Und: "Die Nato schraubt ihre Ziele herunter. Das militärische Patt führt dazu, dass der Westen nun schon das Halten der Front als Erfolg der Ukraine betrachtet. Das ist realistisch, trotzdem sollte Kiew weiter unterstützt werden." (FAZ).

"Es gibt keinen Patt"

Der Kommentar der FAZ ist ein Appell. Realistisch ist die Ernüchterung. Der ukrainische Außenminister Dmytro Kuleba teilt die Ernüchterung nicht, wie er Journalisten heute Morgen vor dem Nato-Treffen in Brüssel verdeutlichte (ab Minute 3:20): "Es gibt keinen Patt."

Er sagte dies ohne weitere Erklärungen auf Nachfrage einer Journalistin. Geäußert als Feststellung, an der nicht weiter gerüttelt werden sollte. Ob das auch an den Nato-Ukraine-Rats-Gesprächstischen so behandelt wird?

Eingebettet war der axiomatische Satz in die Beteuerung, dass die Ukraine weiter kämpfen, sich nicht beugen werde. Dass die Grenzen von 1991 die Zielvorgabe sind, an der auch nicht zu rütteln ist.

Und er wurde eingebettet in die appellative Überzeugung, dass es den Unterstützern der Ukraine – der Deal heißt laut Kuleba: "Wir kämpfen, ihr liefert uns Hilfe, ohne das Leben von euren Soldaten zu riskieren" – nicht an politischem Willen fehle.

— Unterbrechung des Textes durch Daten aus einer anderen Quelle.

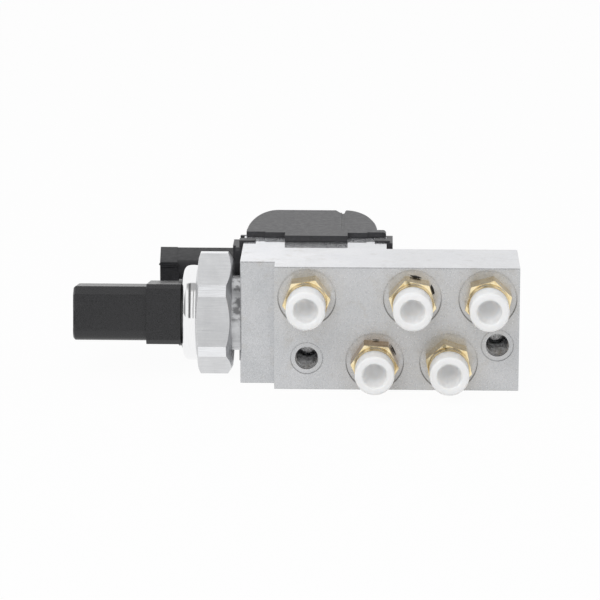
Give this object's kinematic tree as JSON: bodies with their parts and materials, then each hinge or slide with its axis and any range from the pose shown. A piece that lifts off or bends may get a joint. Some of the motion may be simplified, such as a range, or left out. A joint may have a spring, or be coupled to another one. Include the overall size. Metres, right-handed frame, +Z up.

Dann holte der Appell weiter aus. Kuleba fordert eine bessere, größere, systematischere und nachhaltigere logistische Unterstützung: mehr Waffen, mehr Munition, mehr Professionalität und technisch-systematische Hilfe.

Zusammenarbeit der Rüstungsindustrien - für die euro-atlantische Sicherheit

Es soll ein gemeinsamer euro-atlantischer Bereich von Verteidigungsindustrien aufgebaut werden, schwebt ihm vor. Das sei nicht nur im Interesse der Ukraine, sondern sei essentiell für die europäische Sicherheit.

Diesen Ansatz, die Verquickung von europäischen Verteidigungs- und Sicherheitsinteressen und denen des nordatlantischen Verteidigungsbündnis mit der Unterstützung der Ukraine, der gegen Gegenströmungen gerichtet ist, die mit "Das ist nicht unser Krieg" auf Distanz gehen, untermauerte Kuleba beim Presseauftritt mit Nato-Generalsekretär Jens Stoltenberg (ab Minute 9:36).

Zur Hilfe verpflichtet

Hier legte der ukrainische Außenminister dar, wie sehr die Ukraine aus seiner Sicht bereits mit der Nato verquickt ist. Schlüsselsätze (Minute 12:20):

Der Sieg der Ukraine ist nicht nur im Interesse der Ukraine, sondern auch der gesamten euro-atlantischen Gemeinschaft (…) Europa zu verteidigen, ohne die Ukraine, ist zwecklos. Wir sind die stärkste und die am meisten kampferfahrene Armee in Europa. Wir werden ständig mehr de facto zu einer Nato-Armee – was das Management unserer technischen Fähigkeiten betrifft, unseren Ansatz und Prinzipien, eine Armee zu führen.

Dmytro Kuleba

Dass es heute zu einem ersten historischen Treffen des Ukraine-Rats komme, habe für ihn die Bedeutung, dass die Ukraine zum ersten Mal mit den Nato-Außenministern unter Gleichen zusammensitze.

Das läuft im realistischen Klartext darauf hinaus, dass die Ukraine als Beinahe-Mitgliedsstaat die Nato in der Pflicht sieht, sie auf längere Kriegsdauer hinaus zu unterstützen.